__EXERCISE DIRECTIONS__
Reproduce precisely the lines of the listing below, starting with the line that contains "const bracket = new THREE.Group();" and stopping after the line that contains "bpy.context.scene.collection.objects.link(empty)"; include nothing else.

»»

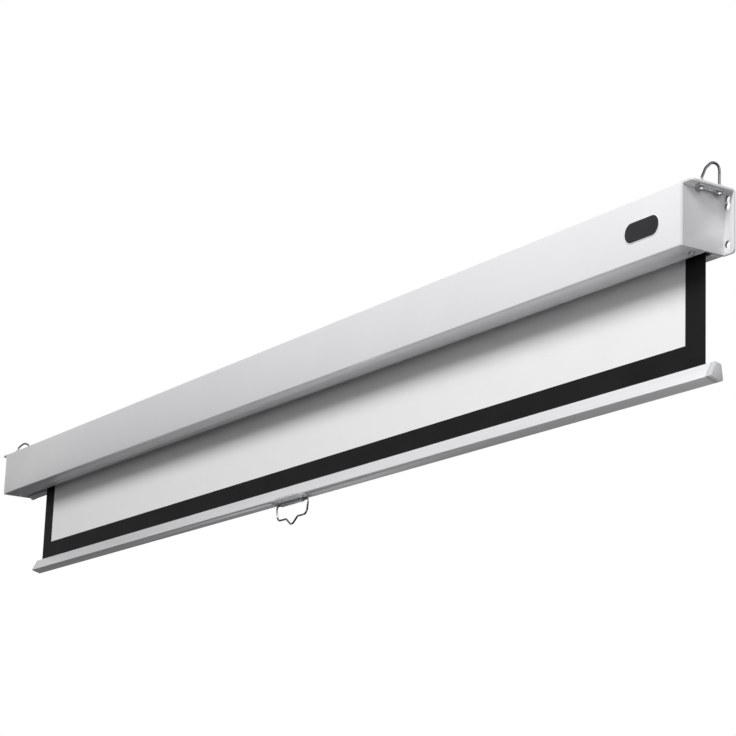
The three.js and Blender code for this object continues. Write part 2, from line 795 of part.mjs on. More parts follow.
const hangingTop = -gap;
const pictureFoot = barTop + bottomMargin;
const inSheetPlane = (shape) => alongY(
  shape,
  -sheetSetback - sheetThickness / 2,
  -sheetSetback + sheetThickness / 2,
);

function viewingSurface() {
  const half = (pictureWidth - gap) / 2;
  return inSheetPlane(box2(sheetMiddle - half, sheetMiddle + half, pictureFoot + gap / 2, hangingTop));
}

function maskingBorder() {
  const inner = (pictureWidth + gap) / 2;
  const foot = barTop + gap;
  const inside = pictureFoot - gap / 2;
  return inSheetPlane(new THREE.Shape([
    at(sheetLeft, foot), at(sheetRight, foot), at(sheetRight, hangingTop), at(sheetMiddle + inner, hangingTop),
    at(sheetMiddle + inner, inside), at(sheetMiddle - inner, inside), at(sheetMiddle - inner, hangingTop),
    at(sheetLeft, hangingTop),
  ]));
}

// Bottom bar, placed from its top in the sheet's plane

const hemInner = hemRodDiameter / 2 + gap;
const hemOuter = hemInner + sheetThickness;
const channelBore = hemOuter + gap;
const channelOuter = channelBore + channelWall;
const channelZ = -(channelOuter + channelCover);
const barHalf = sheetWidth / 2 + barOverhang;
const barBodyHalf = barHalf - capThickness - capGroove;
const barCorners = [
  at(-barTopFront, 0), at(-barNoseReach, -barNoseDrop), at(barKeelReach, -barKeelDrop),
  at(barHeelReach, -barHeelDrop), at(barShoulderReach, -barShoulderDrop),
];
const barRadii = [barEdgeRadius, barEdgeRadius, barKeelRadius, barKeelRadius, barShoulderRadius];

// The bar's section with its walls moved in
function barSection(inset) {
  const radii = barRadii.map((radius) => Math.max(radius - inset, barEdgeRadius / 2));
  return new THREE.Shape(roundedPath(offsetPath(barCorners, inset, true), radii, true));
}

// The bracket's own frame: Y back along the bar's sloping underside and Z into the bar
const underside = barCorners[2].clone().sub(barCorners[1]);
const bracketPlace = new THREE.Matrix4()
  .makeRotationX(Math.atan2(underside.y, underside.x))
  .setPosition(handleOffset, -barNoseReach, -barNoseDrop);

function bottomBar() {
  const from = -barBodyHalf;
  const past = barBodyHalf + overrun;
  const outline = alongX(barSection(0), from, barBodyHalf);
  const cavity = alongX(barSection(barWall), -past, past);
  const channel = common(outline, alongX(disc(channelOuter, plugFaces, 0, channelZ), -past, past));
  const bore = alongX(disc(channelBore, boreFaces, 0, channelZ), -past, past);
  const mouth = sheetThickness + slotPlay;
  const slot = alongX(box2(-mouth, mouth, channelZ, overrun), -past, past);
  const drills = [-1, 1].map((side) => alongZ(
    disc(bracketScrewDiameter / 2 + gap, screwFaces, side * bracketScrewOffset, bracketScrewBack),
    -overrun,
    2 * barWall,
  ).applyMatrix4(bracketPlace));
  return cut(join(cut(outline, cavity), channel), bore, slot, ...drills);
}

function hemSleeve() {
  const half = sheetWidth / 2;
  const loop = alongX(disc(hemOuter, boreFaces, 0, channelZ), -half, half);
  const neck = alongX(box2(-sheetThickness, sheetThickness, channelZ, 0), -half, half);
  const hollow = alongX(disc(hemInner, boreFaces, 0, channelZ), -half - overrun, half + overrun);
  return cut(join(loop, neck), hollow);
}

const hemRod = () => alongX(disc(hemRodDiameter / 2, screwFaces, 0, channelZ), -sheetWidth / 2, sheetWidth / 2);

// The right cap: a bevelled end face, and a hollow plug that clears the rod's channel
function barCap() {
  const face = barHalf - capBevel;
  const inner = barHalf - capThickness;
  const plugEnd = barBodyHalf - capPlugLength;
  const rim = alongX(barSection(0), inner, face);
  const bevel = alongX(barSection(capBevel), face - gap, barHalf);
  const plug = cut(
    alongX(barSection(barWall + gap), plugEnd, inner + gap),
    alongX(barSection(barWall + gap + capPlugWall), plugEnd - overrun, inner - gap),
    alongX(disc(channelOuter + gap, plugFaces, 0, channelZ), plugEnd - overrun, inner - gap),
  );
  return join(rim, bevel, plug);
}

// Handle and its bracket

const bracketFace = -(gap + bracketSheet);
const barrelBore = handleWire / 2 + gap;
const barrelZ = bracketFace - barrelBore;

function handleBracket() {
  const plate = alongX(box2(bracketStart, barrelBack, bracketFace, -gap), -bracketHalf, bracketHalf);
  const rollAt = (radius, i) => {
    const angle = 90 + barrelRoot - (barrelTurn + barrelRoot) * i / barrelSteps;
    return polar(radius, angle).add(at(barrelBack, barrelZ));
  };
  const steps = [...Array(barrelSteps + 1).keys()];
  const roll = new THREE.Shape([
    ...steps.map((i) => rollAt(barrelBore + bracketSheet, i)),
    ...steps.reverse().map((i) => rollAt(barrelBore, i)),
  ]);
  const barrel = alongX(roll, -barrelHalf, barrelHalf);
  const ribEnd = barrelBack - barrelBore - bracketSheet - ribMargin;
  const ribs = [];
  for (let i = 0; i < ribCount; i += 1) {
    const x = (i - (ribCount - 1) / 2) * ribPitch;
    const section = new THREE.Shape([
      at(x - ribWidth / 2, bracketFace + gap), at(x - ribCrest / 2, bracketFace - ribHeight),
      at(x + ribCrest / 2, bracketFace - ribHeight), at(x + ribWidth / 2, bracketFace + gap),
    ]);
    ribs.push(alongY(section, bracketStart + ribMargin, ribEnd));
  }
  const drills = [-1, 1].map((side) => alongZ(
    disc(bracketScrewDiameter / 2 + gap, screwFaces, side * bracketScrewOffset, bracketScrewBack),
    bracketFace - overrun,
    overrun,
  ));
  return cut(join(plate, barrel, ...ribs), ...drills);
}

const bracketScrew = () => domedScrew(
  bracketScrewDiameter,
  bracketScrewHead,
  bracketScrewHeadHeight,
  bracketScrewReach,
);

// The wire in X and Z, from one pin round the foot and its finger dip to the other
function handle() {
  const half = [
    at(barrelHalf - handlePinReach, 0), at(handleHalf, 0), at(handleFootHalf, -handleDrop),
    at(handleDipHalf, -handleDrop),
  ];
  const tip = at(0, -handleDrop - handleDip);
  const corners = [...half.map((p) => at(-p.x, p.y)), tip, ...half.reverse()];
  const bends = [0, handleShoulderRadius, handleFootRadius, handleDipRadius];
  const radii = [...bends, handleTipRadius, ...bends.slice().reverse()];
  const line = roundedPath(corners, radii).map((p) => new THREE.Vector3(p.x, 0, p.y));
  return bentRod(line, handleWire / 2, wireFaces);
}

// Assembly

const screen = new THREE.Group();

place(screen, 'housing_shell', 'whiteSteel', housingShell());
place(screen, 'end_bracket_right', 'whiteSteel', endBracket());
place(screen, 'end_bracket_left', 'whiteSteel', mirrored(endBracket()));
for (const [name, side] of [['right', 1], ['left', -1]]) {
  const screw = place(screen, `cap_screw_${name}`, 'zinc', capScrew());
  screw.position.set(side * capScrewX, -capScrewSetback, -halfHeight - gap);
  hanger(screen, side, name);
}

const roller = groupAt(screen, 0, rollerY, 0);
place(roller, 'roller_tube', 'zinc', rollerTube());
place(roller, 'wound_sheet', 'whiteSheet', woundSheet());
place(roller, 'idler_plug', 'whiteNylon', idlerPlug());
place(roller, 'idler_pin', 'zinc', idlerPin());
place(roller, 'spindle_holder', 'zinc', spindleHolder());
place(roller, 'spindle', 'zinc', spindle());
place(roller, 'ratchet_wheel', 'zinc', ratchetWheel());
place(roller, 'lock_cap', 'whiteNylon', lockCap());
for (const [name, angle] of [['upper', 0], ['lower', Math.PI]]) {
  const pair = groupAt(roller, 0, 0, 0);
  pair.rotation.x = angle;
  place(pair, `pawl_${name}`, 'zinc', pawl());
  place(pair, `pawl_pin_${name}`, 'zinc', pawlPin());
}
place(roller, 'spring_collar', 'zinc', springCollar());
place(roller, 'spring_plug', 'whiteNylon', springPlug());
const coils = springLine();
place(roller, 'torsion_spring', 'springSteel', bentRod(coils, springWire / 2, springFaces));
console.log('least gap in the spring', leastGap(coils, springWire, springSteps / 2).toFixed(2));

place(screen, 'viewing_surface', 'whiteSheet', viewingSurface());
place(screen, 'masking_border', 'blackSheet', maskingBorder());

const bar = groupAt(screen, sheetMiddle, -sheetSetback, barTop);
place(bar, 'bottom_bar', 'aluminium', bottomBar());
place(bar, 'bar_cap_right', 'greyPlastic', barCap());
place(bar, 'bar_cap_left', 'greyPlastic', mirrored(barCap()));
place(bar, 'hem_sleeve', 'blackSheet', hemSleeve());
place(bar, 'hem_rod', 'zinc', hemRod());

const bracket = new THREE.Group();
bracket.applyMatrix4(bracketPlace);
bar.add(bracket);
place(bracket, 'handle_bracket', 'zinc', handleBracket());
for (const [name, side] of [['right', 1], ['left', -1]]) {
  const screw = place(bracket, `bracket_screw_${name}`, 'zinc', bracketScrew());
  screw.position.set(side * bracketScrewOffset, bracketScrewBack, bracketFace - gap);
}
const hinge = new THREE.Vector3(0, barrelBack, barrelZ).applyMatrix4(bracketPlace);
place(groupAt(bar, hinge.x, hinge.y, hinge.z), 'handle', 'chrome', handle());

export default screen;
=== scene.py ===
import math

import bmesh
import bpy
from mathutils import Matrix, Vector


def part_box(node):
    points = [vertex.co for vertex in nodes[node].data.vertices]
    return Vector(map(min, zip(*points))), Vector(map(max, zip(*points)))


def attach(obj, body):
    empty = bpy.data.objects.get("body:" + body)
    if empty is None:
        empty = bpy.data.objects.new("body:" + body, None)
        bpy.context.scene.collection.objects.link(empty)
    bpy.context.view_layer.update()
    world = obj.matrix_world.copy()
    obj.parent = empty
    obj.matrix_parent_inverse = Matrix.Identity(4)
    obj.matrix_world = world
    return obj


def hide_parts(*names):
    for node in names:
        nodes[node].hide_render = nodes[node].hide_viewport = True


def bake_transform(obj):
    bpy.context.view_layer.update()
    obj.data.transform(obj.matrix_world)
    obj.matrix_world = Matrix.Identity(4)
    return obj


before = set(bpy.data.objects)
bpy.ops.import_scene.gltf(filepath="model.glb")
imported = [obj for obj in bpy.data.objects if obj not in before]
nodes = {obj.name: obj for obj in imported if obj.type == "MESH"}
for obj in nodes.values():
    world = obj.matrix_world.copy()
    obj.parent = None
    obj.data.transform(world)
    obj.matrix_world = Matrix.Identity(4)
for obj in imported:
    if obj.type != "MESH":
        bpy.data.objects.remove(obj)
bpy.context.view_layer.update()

print("frame loaded:", len(nodes), "nodes")


# Small helpers for modelling

nearby = 0.0001   # how close a point has to be to count as on a line
weldGap = 0.000005


def deselectAll():
    if bpy.context.object and bpy.context.object.mode != "OBJECT":
        bpy.ops.object.mode_set(mode="OBJECT")
    bpy.ops.object.select_all(action="DESELECT")


def activate(piece):
    deselectAll()
    piece.select_set(True)
    bpy.context.view_layer.objects.active = piece


def settle(piece):
    activate(piece)
    bpy.ops.object.transform_apply(location=True, rotation=True, scale=True)


def applyAll(piece):
    activate(piece)
    for modifier in list(piece.modifiers):
        bpy.ops.object.modifier_apply(modifier=modifier.name)


def selectFaces(test):
    # The active piece is in edit mode; a face is picked by its middle and normal
    shape = bmesh.from_edit_mesh(bpy.context.object.data)
    for face in shape.faces:
        face.select_set(bool(test(face.calc_center_median(), face.normal)))
    shape.select_flush_mode()
    bmesh.update_edit_mesh(bpy.context.object.data)


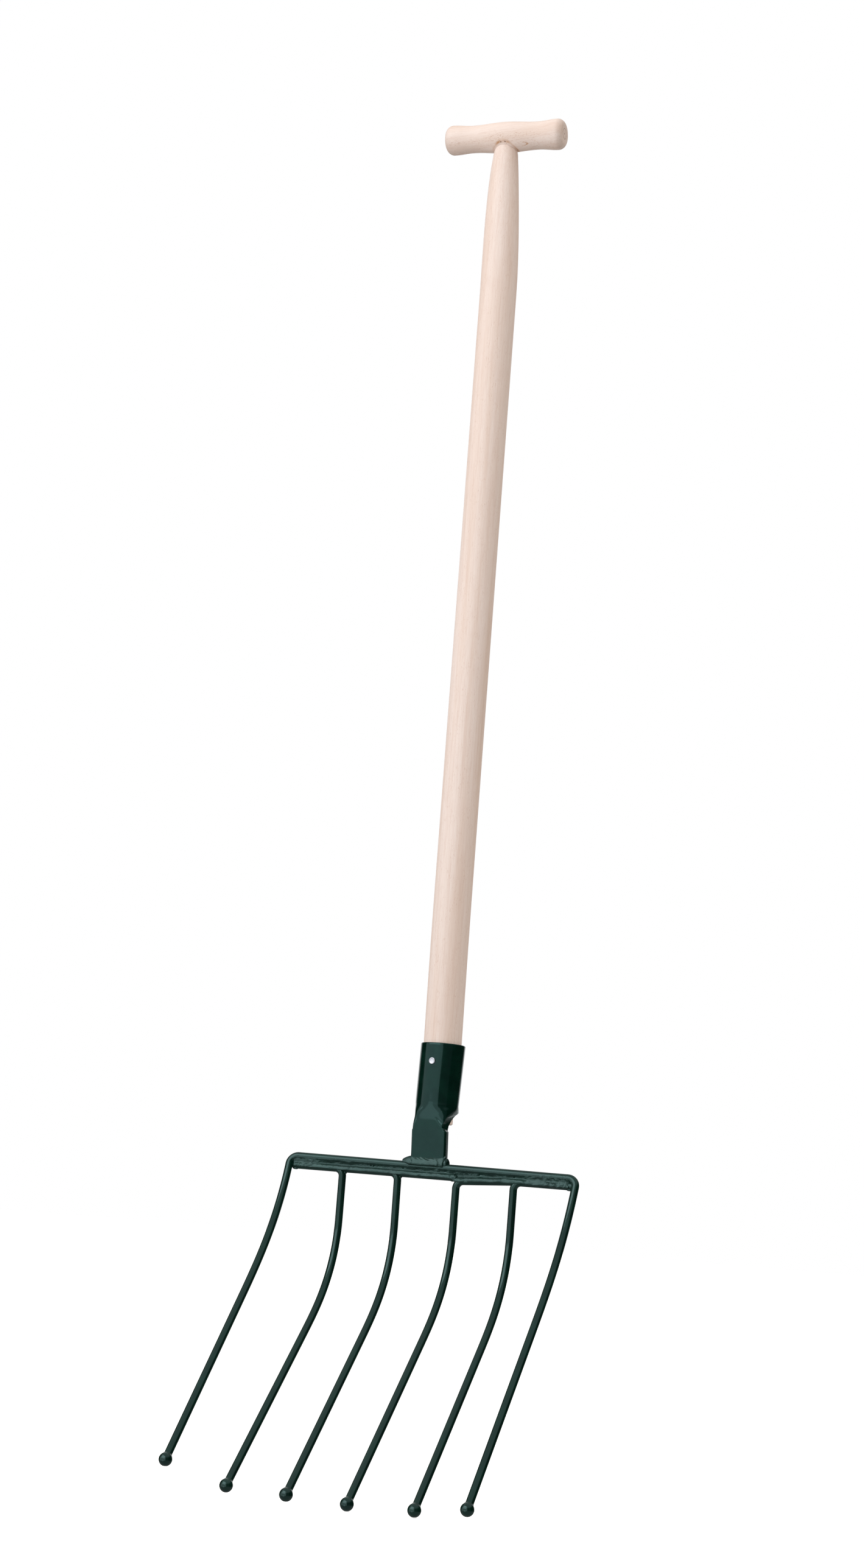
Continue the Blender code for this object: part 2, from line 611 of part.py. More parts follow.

««

__PROBLEM SOLUTION__
const bracket = new THREE.Group();
bracket.applyMatrix4(bracketPlace);
bar.add(bracket);
place(bracket, 'handle_bracket', 'zinc', handleBracket());
for (const [name, side] of [['right', 1], ['left', -1]]) {
  const screw = place(bracket, `bracket_screw_${name}`, 'zinc', bracketScrew());
  screw.position.set(side * bracketScrewOffset, bracketScrewBack, bracketFace - gap);
}
const hinge = new THREE.Vector3(0, barrelBack, barrelZ).applyMatrix4(bracketPlace);
place(groupAt(bar, hinge.x, hinge.y, hinge.z), 'handle', 'chrome', handle());

export default screen;
=== scene.py ===
import math

import bmesh
import bpy
from mathutils import Matrix, Vector


def part_box(node):
    points = [vertex.co for vertex in nodes[node].data.vertices]
    return Vector(map(min, zip(*points))), Vector(map(max, zip(*points)))


def attach(obj, body):
    empty = bpy.data.objects.get("body:" + body)
    if empty is None:
        empty = bpy.data.objects.new("body:" + body, None)
        bpy.context.scene.collection.objects.link(empty)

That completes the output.